函数式编程与分布式(CRDTs)
(多)线程/协程并不能让你更容易/优雅地解决并行/分布式问题 –除非你是库的作者。
线程操作/异常处理/日志/并发/竞态/顺序/消息同步/任务分配/网络延迟/宕机/错误恢复/重复计算/缓存…这些问题都不是只有多线程或者协程能解决的,对于大多数人来讲,合理的做法应该是构造正确的抽象,上述问题应当由框架解决,而不是自己做(除非你是一个库的作者)。
考虑如下经典问题:
实时统计某通信软件中聊天消息的单词词频(不可使用已有的分布式计算框架 eg, Spark, Flink, Map-Reduce, Storm…)
问题分析:
- 单机处理需要的时间太长,最好能够通过分布式计算解决
- 对于这个问题来讲,任务拆分其实不难
- 难点在于如何实时合并各个节点统计的结果
什么是CAP定理?
In theoretical computer science, the CAP theorem, also named Brewer’s theorem after computer scientist Eric Brewer, states that it is impossible for a distributed data store to simultaneously provide more than two out of the following three guarantees:
- Consistency: Every read receives the most recent write or an error
- Availability: Every request receives a (non-error) response, without the guarantee that it contains the most recent write
- Partition tolerance: The system continues to operate despite an arbitrary number of messages being dropped (or delayed) by the network between nodes
One workaround for the CAP theorem, which I believe was pioneered at Amazon but which is now widespread, is to go for “eventual consistency”: maintain an AP system, but ensure that every update to a given datum is eventually propagated to every node that needs to know about it.
什么是CRDTs?
In distributed computing, a conflict-free replicated data type (CRDT) is a data structure which can be replicated across multiple computers in a network, where the replicas can be updated independently and concurrently without coordination between the replicas, and where it is always mathematically possible to resolve inconsistencies that might come up.
Go to Math
群(group): G为非空集合,如果在G上定义的二元运算 *,满足
- 封闭性(Closure):对于任意a,b∈G,有a*b∈G
- 结合律(Associativity):对于任意a,b,c∈G,有(ab)c=a(bc)

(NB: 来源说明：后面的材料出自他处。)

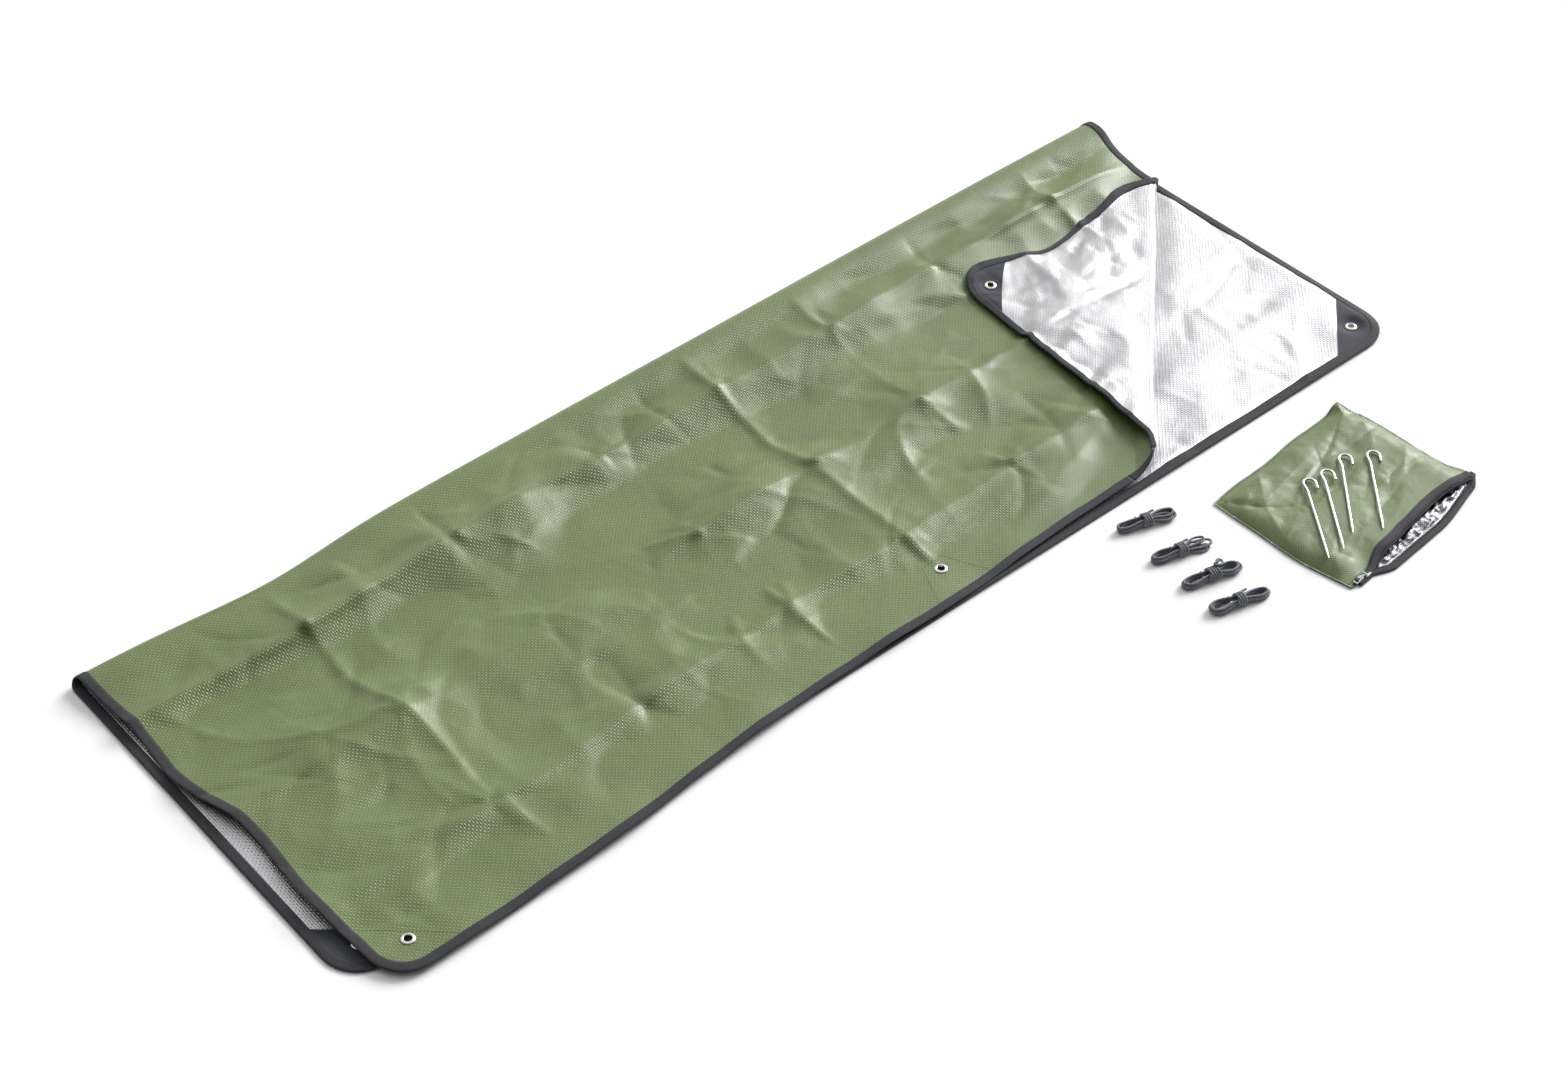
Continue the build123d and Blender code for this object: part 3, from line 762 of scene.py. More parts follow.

- 幺元 (Identity):存在幺元e,使得对于任意a∈G,ea=ae=a
- 逆元:对于任意a∈G,存在逆元a^-1,使得a^-1a=aa^-1=e
则称(G,*)是群,简称G是群。
如果仅满足封闭性和结合律,则称G是一个半群(Semigroup);如果仅满足封闭性、结合律并且有幺元,则称G是一个含幺半群(Monoid)。
Show me the code, now!
trait SemiGroup[T]:
extension (x: T) def combine (y: T): T
trait Monoid[T] extends SemiGroup[T]:
def unit: T
object Monoid:
def apply[T](using m: Monoid[T]) = m
Hello, Monoid
given Monoid[Int]:
extension (x: Int) def combine (y: Int): Int = x + y
def unit: Int = 0
1 combine 2
def combineAll[T: Monoid](xs: List[T]): T =
xs.foldLeft(Monoid[T].unit)(_.combine(_))
combineAll(List(1, 2, 3))
Let’s get started!
type Result = Map[String,Int]
given Monoid[Result]:
extension (x: Result) def combine (y: Result): Result =
(x.toList ::: y.toList).groupBy(_._1).map {
case (k, v) => (k, (v.map(_._2).reduce(_ combine _)))
}.toMap
def unit: Result = Map.empty
val left = Map("hello" -> 1, "monoid" -> 2)
val right = Map("hello" -> 1, "scala" -> 3)
scala> left combine right
val res1: Result = HashMap(monoid -> 2, scala -> 3, hello -> 2)